Illinois Courts Uphold Parental Consent Laws
Hot on the heels of Arizona’s recent passage of anti-choice legislation, a federal appeals court upheld Illinois’s parental consent law. According to the Huffington Post:
Anti-abortion activists applauded the appeals court’s decision as a long-overdue victory, while opponents of the law, which went unenforced during years of legal wrangling, said the measure was guaranteed to usher in dangerous problems.
“It’s about time the law was approved,” said Thomas Brejcha, president and chief counsel of the Thomas More Society, which fought to have the measure enforced. “It’s ridiculous that it took this long to get a decision.”
Lorie A. Chaiten of the American Civil Liberties Union, which battled to keep the law from going into effect, said the law “creates unnecessary, dangerous hurdles to accessing essential health care for young women facing an unintended pregnancy in the state of Illinois.”
The appeals court described the measure as “a permissible attempt to help a young woman make an informed choice about whether to have an abortion.” It does not require teens to get their parents’ consent, only to notify them beforehand.
A provision of the law allows girls to bypass that by notifying a judge instead, a procedure that the ACLU argued would not be workable in practice.
The appeals court’s three-judge panel brushed aside that claim.
“We acknowledge that there might be practical problems with the procedure at issue here – it may be intimidating for a minor to navigate the process of presenting her case to a judge, for instance,” said the 35-page opinion written by Judge Richard D. Cudahy for the 7th U.S. Circuit Court of Appeals.
“But we fail to see a better alternative,” it said. “Abortion, no matter how it is confronted, may present intimidating choices to the minor woman who faces it.”

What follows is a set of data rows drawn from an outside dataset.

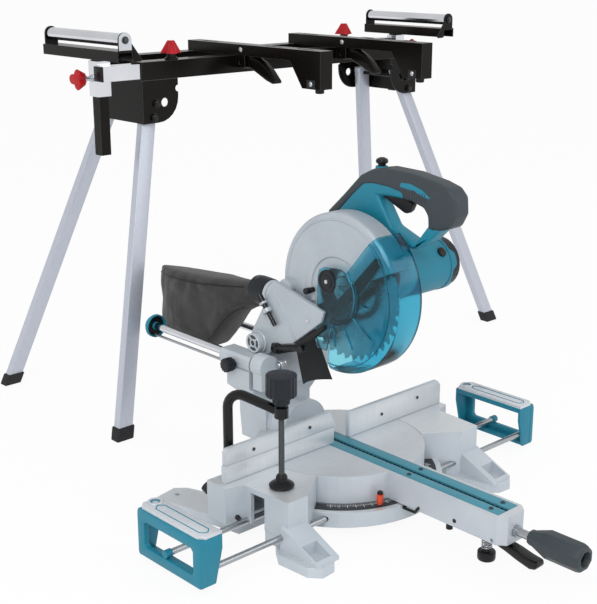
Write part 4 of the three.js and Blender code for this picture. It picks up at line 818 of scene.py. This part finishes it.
GUARD_FROM, GUARD_TO = -95, 51
shell = swept(BLADE, [
    (-32, 44), (-29.5, 104), (-27, 116), (-22, 122.5), (-18, 124), (27.5, 124), (27.5, 121.5), (-18.5, 121.6),
    (-21.5, 119.5), (-25, 114.5), (-27.3, 103), (-29.8, 44),
], GUARD_FROM, GUARD_TO, 56)
HUB_PLATE = [*frontwise(BLADE, 46, -90, GUARD_TO, 24), (-30, 374), (4, 372), (14, 367), (18, 356), (19, 300),
             (22, 254), (18, 244), (-2, 243)]
far_sheet = slab("x", (25.3, 27.5), [*frontwise(BLADE, 123.4, GUARD_FROM, GUARD_TO, 36),
                                     *frontwise(BLADE, 52, 60, 250, 20)], 0.4, steps=1)
piece("clear_lower_guard", together(shell, slab("x", (-32, -29.8), HUB_PLATE, 0.5, steps=1), far_sheet), SAW,
      guard_clear, "lower_guard", ("lower_guard",))
ribs = [
    swept(BLADE, [(-31.2, 51.3), (-33, 51.4), (-33, 52.6), (-31.2, 52.7)], GUARD_FROM, GUARD_TO, 44),
    swept(BLADE, [(-27.7, 110.4), (-29.4, 111), (-29.2, 112.2), (-27.2, 112.4)], GUARD_FROM, GUARD_TO, 44),
]
for angle, near, far in ((-60, 47, 88), (-32, 47, 96), (-4, 47, 72), (-84, 47, 80)):
    rib = block((-33, -30), (BLADE[0] - far, BLADE[0] - near), (BLADE[1] - 0.8, BLADE[1] + 0.8), 0.2)
    ribs.append(spun(rib, "X", (0, *BLADE), -angle))
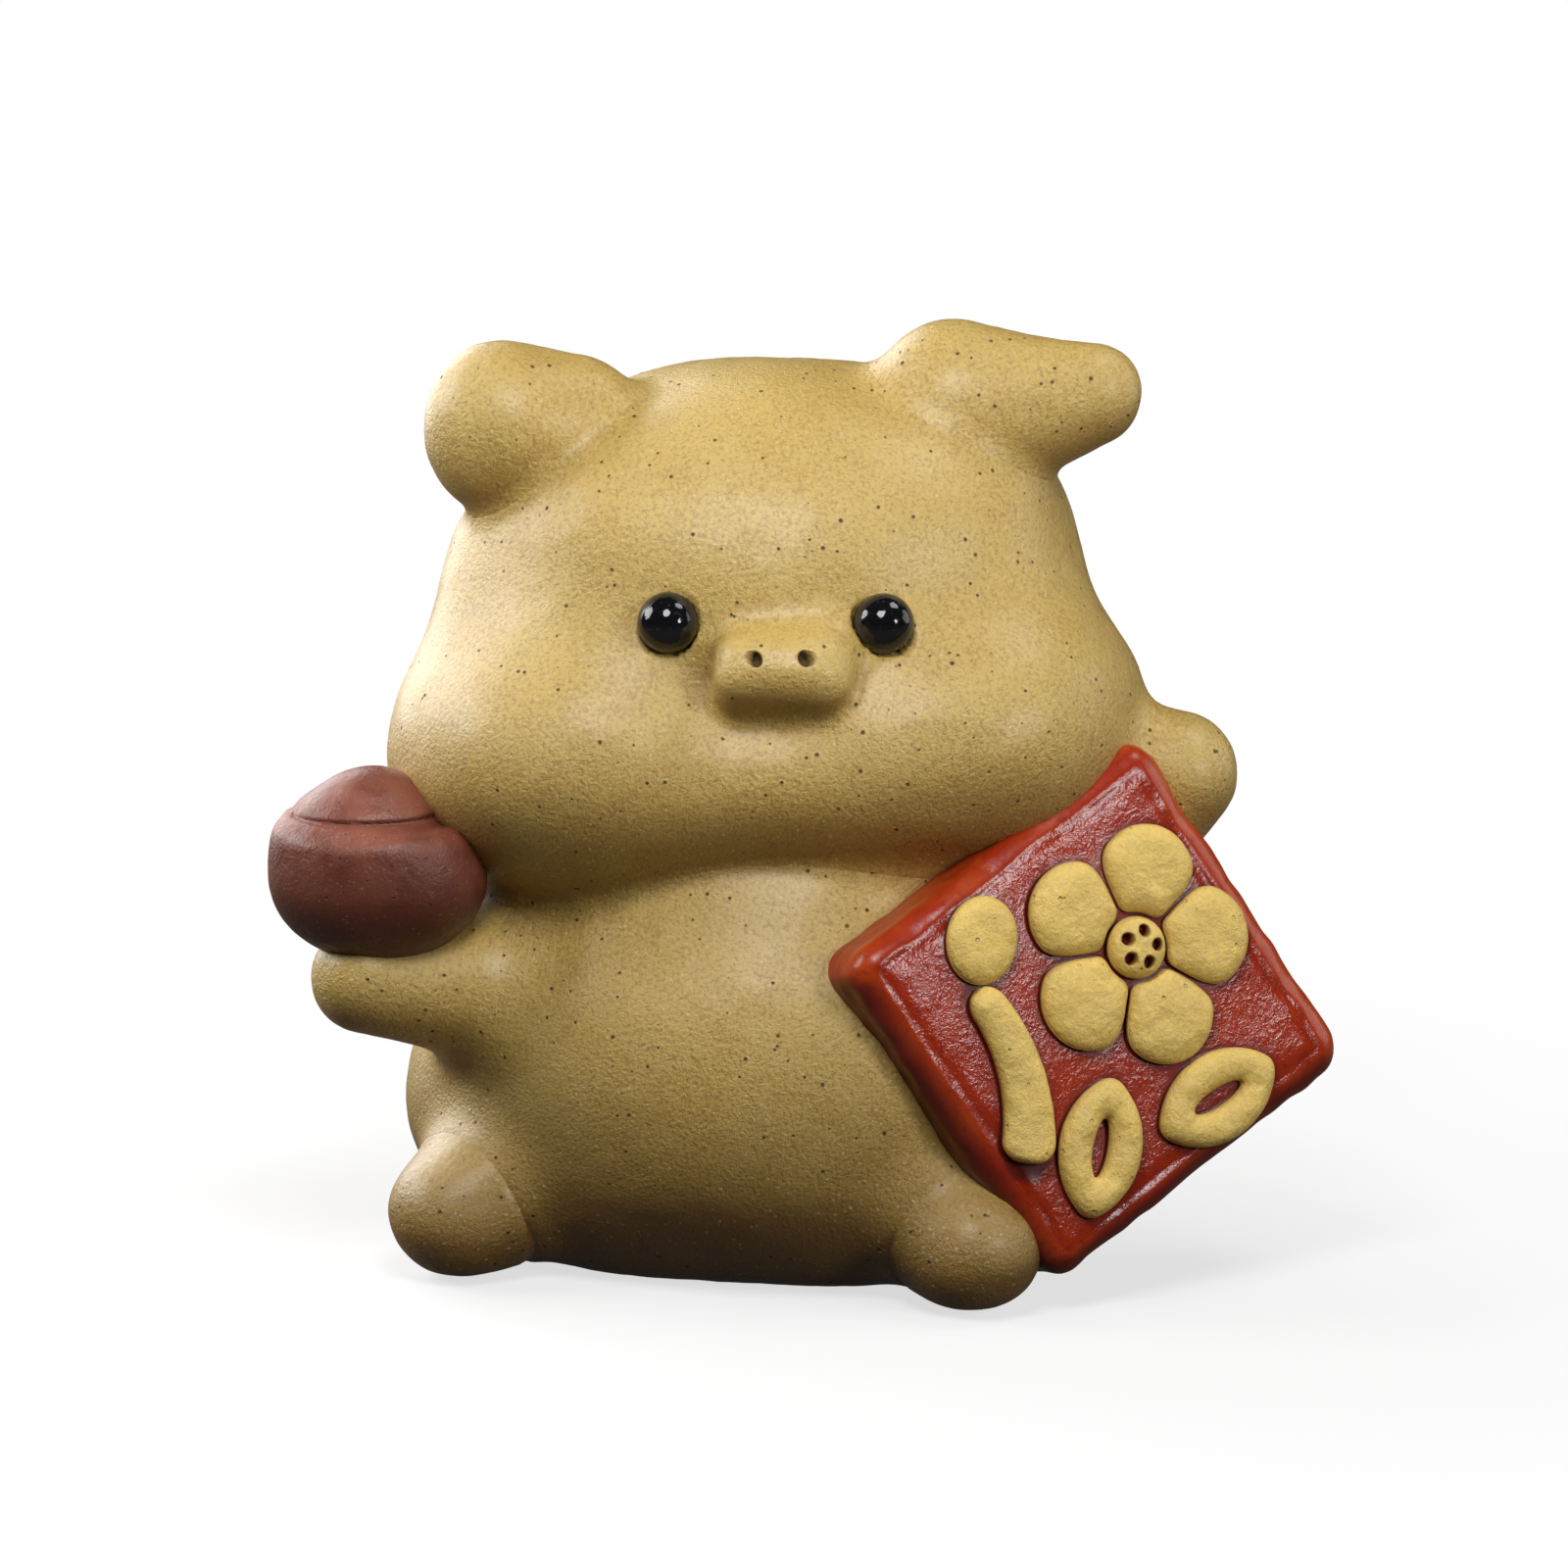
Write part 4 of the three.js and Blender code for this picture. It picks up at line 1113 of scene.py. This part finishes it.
def red_fill(t, place, paints):
    """The slab's glaze: thin and orange on its edges, dark and crawled on its face, pooled at the relief, and
    with painted shade on the sides that face down.
    """
    face, pool = t.mask("face"), t.mask("pool")
    thin = t.fade(t.noise(place, 6 * MM, 3.0), 0.35, 0.65)
    thick = t.fade(face, 0, 1, 0.0, 0.75)
    curdled = t.fade(t.noise(place, 0.6 * MM, 2.0), 0.5, 0.75, 0.0, 0.4)
    # Painted shade: the sides that face down take the pooled glaze's dark colour
    under = t.fade(t.mask("facing"), 0.15, -0.4, 0.0, 0.92)
    shade = layered(
        t,
        paints.glaze,
        (thin, paints.glaze_pale),
        (thick, paints.glaze),
        (curdled, paints.glaze_deep),
        (t.math("MAXIMUM", pool, under), paints.glaze_deep),
    )
    depth = t.times(t.fade(face, 0, 1, 0.04, 0.10), t.math("SUBTRACT", 1.0, pool))
    inputs = {"Vector": place, "Wrinkles per Metre": 1250.0, "Depth": depth}
    height = t.value("Group", inputs, node_tree=crinkled_group())
    gloss = t.fade(face, 0, 1, 0.30, 0.20)
    return {"Base Color": shade, "Roughness": gloss, "Normal": bump(t, height), "IOR": 1.45}


def black_fill(t, place, paints):
    """The beads' glaze: black, with a few dull specks."""
    dull = t.fade(t.noise(place, 0.35 * MM, 2.0), 0.62, 0.72, 0.0, 0.6)
    return {
        "Base Color": t.blend(dull, paints.black, paints.black_dull),
        "Roughness": t.fade(t.noise(place, 0.5 * MM), 0.45, 0.7, 0.05, 0.16),
        "Normal": bump(t, t.times(t.noise(place, 0.7 * MM, 2.0), 0.03)),
        "IOR": 1.5,
    }


# Operators


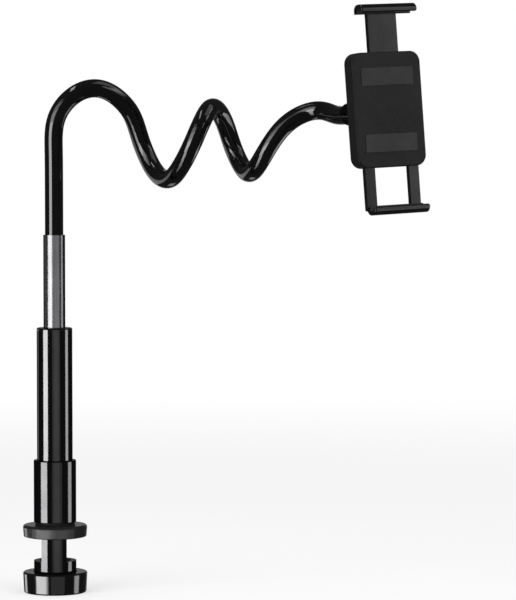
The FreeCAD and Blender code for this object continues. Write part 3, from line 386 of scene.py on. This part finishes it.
def skin(name, low, high):
    """A closed stretch of the sleeve with true round normals."""
    count = max(2, math.ceil((high - low) / SKIN_STEP))
    side = Vector((1, 0, 0))
    points, normals = [], []
    for i in range(count + 1):
        s = low + (high - low) * i / count
        point, heading = on_neck(max(s, 0.0))
        if s < 0:
            point = point + heading * s
        side = upright_to(heading, side)
        outs = spokes(heading, side, SKIN_AROUND)
        points += [point + out * NECK_RADIUS for out in outs]
        normals += outs
    faces = tube_faces(count + 1, SKIN_AROUND)
    piece = smooth_piece(name, points, faces, "neck_sleeve_black")
    sides = faces[:-2]
    loop_normals = [normals[v] for face in sides for v in face]
    loop_normals += [-on_neck(max(low, 0.0))[1]] * SKIN_AROUND + [on_neck(high)[1]] * SKIN_AROUND
    piece.data.normals_split_custom_set(loop_normals)
    return piece


starts = [-NECK_INSERT] + [bend + BEND_HALF for bend in BENDS]
stops = [bend - BEND_HALF for bend in BENDS] + [NECK_LENGTH]
skins = []
for k, (low, high) in enumerate(zip(starts, stops), 1):
    piece = skin("neck_skin_%d" % k, low, high)
    skins.append(piece)
    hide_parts("neck_sleeve_%d" % k)
    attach(piece, "neck_span_%d" % k)
for k, bend in enumerate(BENDS, 1):
    piece = skin("neck_bend_skin_%d" % k, bend - BEND_HALF, bend + BEND_HALF)
    skins.append(piece)
    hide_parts("neck_bend_%d" % k, "neck_bend_core_%d" % k)
    start = on_neck(bend - BEND_HALF)[0]
    end = on_neck(bend + BEND_HALF)[0]
    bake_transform(piece)
    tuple(start)
    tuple(end)


# Holder springs: open coils of wire that stand in for the CAD springs

COIL_RADIUS = 0.0018
COIL_TURNS = 40
TURN_STEPS = 14
WIRE_RADIUS = 0.0003
WIRE_AROUND = 8
EYE_OUTSIDE = 0.0029
EYE_RADIUS = 0.0021
EYE_STEPS = 18
EYE_SHARE = 0.95


def joint_axis(name):
    found = [joint for joint in frame["joints"] if joint["name"] == name]
    return Vector(found[0]["axis"]).normalized()


def middle_of(values):
    return (min(values) + max(values)) / 2


def eye_line(centre, upward, across, shares):
    """Points round a post, at shares of a turn from the upward direction."""
    turns = [2 * math.pi * share for share in shares]
    return [centre + (upward * math.cos(a) + across * math.sin(a)) * EYE_RADIUS for a in turns]


def spring_line(points, along, depth, across):
    """The wire's line, and both ends of its coil: an eye, the coil and an eye."""
    heights = [p.dot(along) for p in points]
    centre = across * middle_of([p.dot(across) for p in points])
    centre += depth * middle_of([p.dot(depth) for p in points])
    first = centre + along * (min(heights) + EYE_OUTSIDE)
    last = centre + along * (max(heights) - EYE_OUTSIDE)
    near, far = first + along * EYE_RADIUS, last - along * EYE_RADIUS
    rounds = [i / EYE_STEPS * EYE_SHARE for i in range(EYE_STEPS + 1)]
    line = eye_line(first, along, across, [share + 1 - EYE_SHARE for share in rounds[:-1]])
    steps = COIL_TURNS * TURN_STEPS
    for i in range(steps + 1):
        reach = min(1, 2 * i / TURN_STEPS, 2 * (steps - i) / TURN_STEPS)
        turn = 2 * math.pi * i / TURN_STEPS
        out = across * math.cos(turn) + depth * math.sin(turn)
        line.append(near.lerp(far, i / steps) + out * (COIL_RADIUS * reach))
    line += eye_line(last, -along, across, rounds[1:])
    return line, near, far


def spring(node, slide, count):
    """Stands for one CAD node of one or two springs, between the holder and the arm."""
    along = joint_axis(slide)
    across = joint_axis("holder_spin").cross(along).normalized()
    depth = along.cross(across)
    corners = [vertex.co.copy() for vertex in nodes[node].data.vertices]
    groups = [corners]
    if count == 2:
        middle = middle_of([p.dot(across) for p in corners])
        groups = [[p for p in corners if (p.dot(across) - middle) * way > 0] for way in (-1, 1)]
    points, faces = [], []
    for group in groups:
        line, near, far = spring_line(group, along, depth, across)
        faces += tube_faces(len(line), WIRE_AROUND, len(points))
        side = depth
        for i, point in enumerate(line):
            heading = (line[min(i + 1, len(line) - 1)] - line[max(i - 1, 0)]).normalized()
            side = upright_to(heading, side)
            points += [point + out * WIRE_RADIUS for out in spokes(heading, side, WIRE_AROUND)]
    piece = smooth_piece(node + "_coil", points, faces, "spring_steel")
    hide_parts(node)
    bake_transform(piece)
    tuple(near)
    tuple(far)
    return piece


springs = [
    spring("upper_arm_spring", "upper_arm_slide", 1),
    spring("lower_arm_springs", "lower_arm_slide", 2),
]


# Floor: pale and matt, keeping the shadow near the object and meeting the white background

FLOOR_MIDDLE = (0.05, 0.0, cad_box[0][2])
FLOOR_HALF = 8.0
FLOOR_GREY = (0.55, 0.55, 0.55, 1)
WHITE = (1, 1, 1, 1)
NEAR_GLOW = 0.53
FAR_GLOW = 1.0
SHADOW_REACH = (0.5, 2.4)


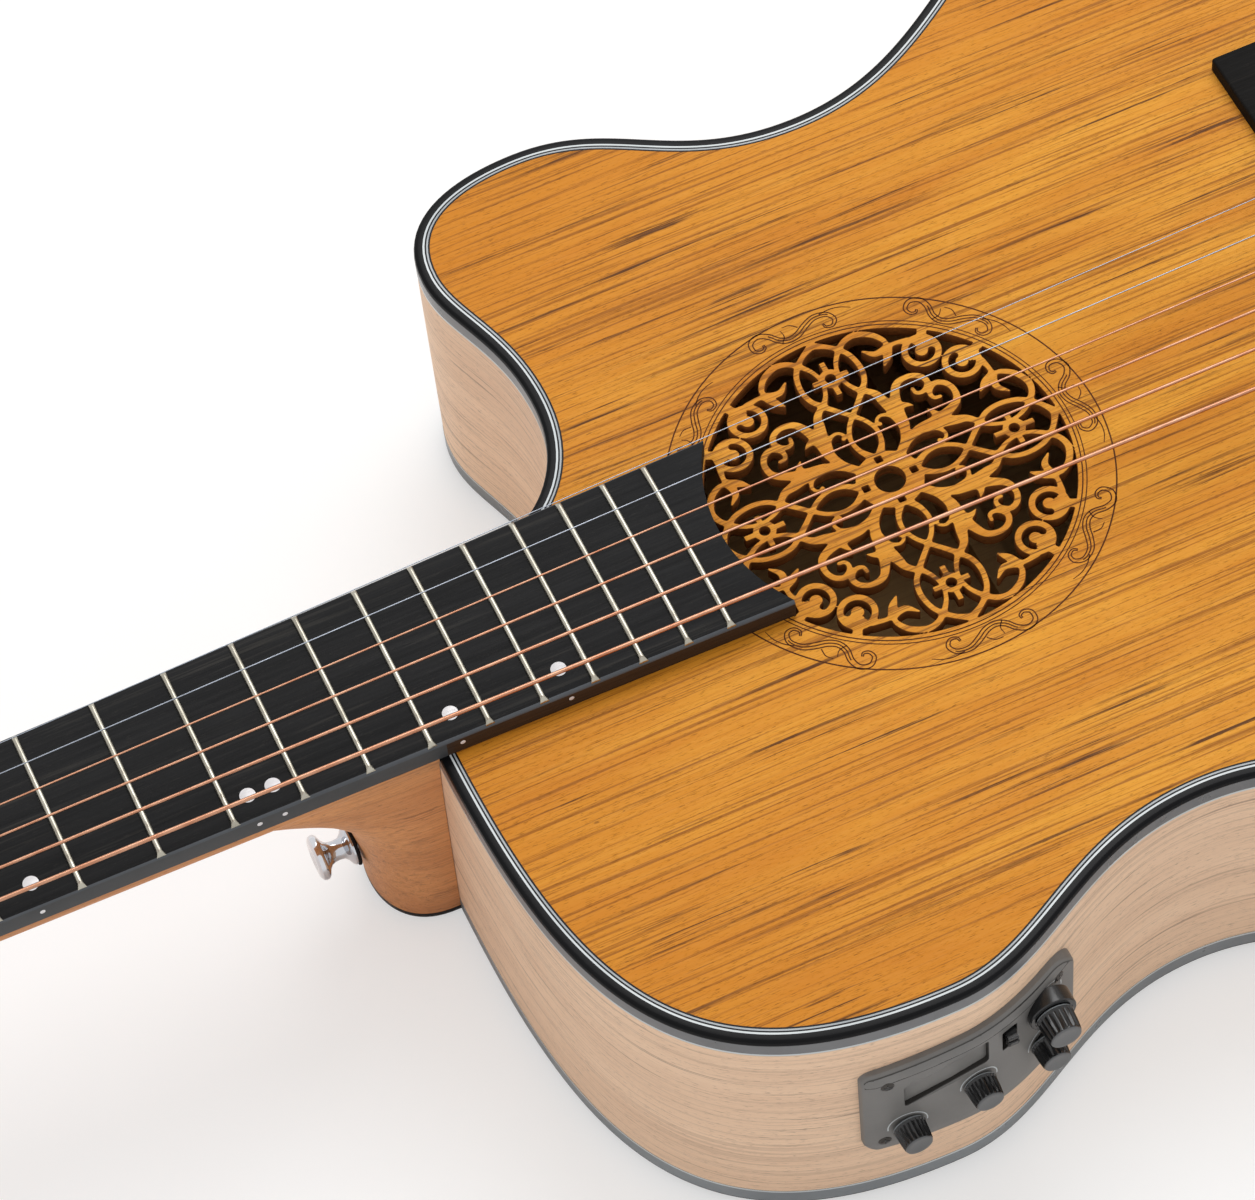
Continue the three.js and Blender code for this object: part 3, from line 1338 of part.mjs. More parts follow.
function endpinJack() {
  const out = seam;
  const profile = [
    [jackBoreRadius, jackLength],
    [jackRimRadius * jackCrownShare, jackLength],
    [jackRimRadius, jackLength - jackRimWidth / 2],
    [jackRimRadius, jackLength - jackRimWidth],
    [jackWaistRadius, jackLength - jackRimWidth * jackSlopeShare],
    [jackWaistRadius, out + jackFlangeWidth * jackSlopeShare],
    [jackFlangeRadius, out + jackFlangeWidth],
    [jackFlangeRadius, out],
    [jackBodyRadius, out],
    [jackBodyRadius, -jackBodyLength],
    [0, -jackBodyLength],
    [0, jackLength - jackBoreDepth],
    [jackBoreRadius, jackLength - jackBoreDepth],
    [jackBoreRadius, jackLength],
  ];
  return turnedAlongX(profile, roundSides);
}

// Assembly
addPiece('soundboard', soundboard(), 'topWood');
addPiece('back', back(), 'sideWood');
const cutForPreamp = panelCase(seam).intersect(plate(insetOutline(-overrun), -bodyDepth, 0));
addPiece('bass_side', side(0, tailIndex, -seam / 2).subtract(cutForPreamp), 'sideWood');
addPiece('treble_side', side(tailIndex, outline.length, seam / 2), 'sideWood');
addPiece('top_binding', topBinding(), 'bindingPlastic');
addPiece('back_binding', backBinding(), 'bindingPlastic');
const neckBlockSolid = without(neckBlock().intersect(overBack()), [tenon(seam), bindingRoom()]);
addPiece('neck_block', neckBlockSolid, 'innerWood');
const tailBlockCuts = [jackHole(jackBodyRadius + seam), bindingRoom()];
addPiece('tail_block', without(tailBlock().intersect(overBack()), tailBlockCuts), 'innerWood');
addPiece('top_bracing', topBracing(), 'innerWood');
addPiece('bridge_plate', bridgePlate(), 'innerWood');
addPiece('back_bracing', backBracing(), 'innerWood');
addPiece('neck', neck(), 'neckWood');
addPiece('heel_cap', heelCap(), 'blackPlastic');
addPiece('fingerboard', fingerboard(), 'ebony');
addPiece('nut', nut(), 'bone');
addPiece('truss_rod', trussRod(), 'rodSteel');
addPiece('headstock_overlay', headOverlay(), 'ebony', head);
addPiece('truss_rod_cover', rodCover(), 'blackPlastic', head);
addPiece('bridge', bridge(), 'ebony');
addPiece('saddle', saddle(), 'bone');
addPiece('saddle_pickup', pickup(), 'steel');
for (let i = 0; i < stringCount; i++) {
  const number = i + 1;
  addPiece(`bridge_pin_${number}`, bridgePin(i), 'blackPlastic');
  addPiece(`string_${number}`, stringTube(i), i < 2 ? 'steel' : 'bronze');
  addPiece(`tuner_housing_${number}`, tunerHousing(tunerPlaces[i]), 'chrome', head);
  addPiece(`tuner_post_${number}`, tunerPost(tunerPlaces[i]), 'chrome', head);
  addPiece(`tuner_button_${number}`, tunerButton(tunerPlaces[i]), 'chrome', head);
}
addPiece('preamp_panel', preampPanel(), 'panelPlastic');
knobNames.forEach((name, i) => addPiece(name, knob(i), 'blackPlastic'));
addPiece('preamp_switch', switchBox(0, 0), 'blackPlastic');
addPiece('heel_strap_button', strapButton(), 'nickel');
addPiece('endpin_jack', endpinJack(), 'nickel');

console.log(`least gap between a string's turns: ${Math.min(...windingGaps).toFixed(2)} mm`);

export default guitar;
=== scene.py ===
"""Dresses the acoustic-electric guitar: wood, bindings, scrollwork, strings, preamp and tuners.

Sizes are millimetres in the guitar's own frame: x runs from the nut to the tail, y to the treble
side, and z up from the soundboard's top face. Meshes are placed in the row frame, in metres.
"""

import logging
import math
from collections.abc import Callable, Iterable, Sequence
from dataclasses import dataclass, field
from enum import Enum

import bmesh
import bpy
import numpy as np
from mathutils import Matrix, Vector
from mathutils.geometry import delaunay_2d_cdt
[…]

The alternative is to not have parental consent laws. Teenagers are aware enough to know if telling their parents of a pregnancy would pose a risk. Some teens are at risk of being abused by their parents if they tell them they’re pregnant. Some might become homeless because their parents have disowned them. And the research shows that teens who have a good relationship with their parent(s) are already likely to tell them about the pregnancy and include them in the decision making process about seeking abortion anyway. Parental consent laws do nothing to involve engaged parents in the process – they simply put at-risk teens in at a higher risk of being abused or neglected as a result. These laws are not about the health and welfare of teenage girls – they’re simply about controlling women and keeping them in their place.

1freewomyn
wrote on 16 July 2009 at 19:35
One thing that I forgot to mention is that even when these laws have judicial bypass options, most judges rule no. So this really is a farce.
2Andrea
wrote on 17 July 2009 at 7:14
This makes me so sad because I’m an Illinois native. I expect better of my home state! Illinois is a strange mix of liberal and conservative, which makes it an important and interesting state to watch.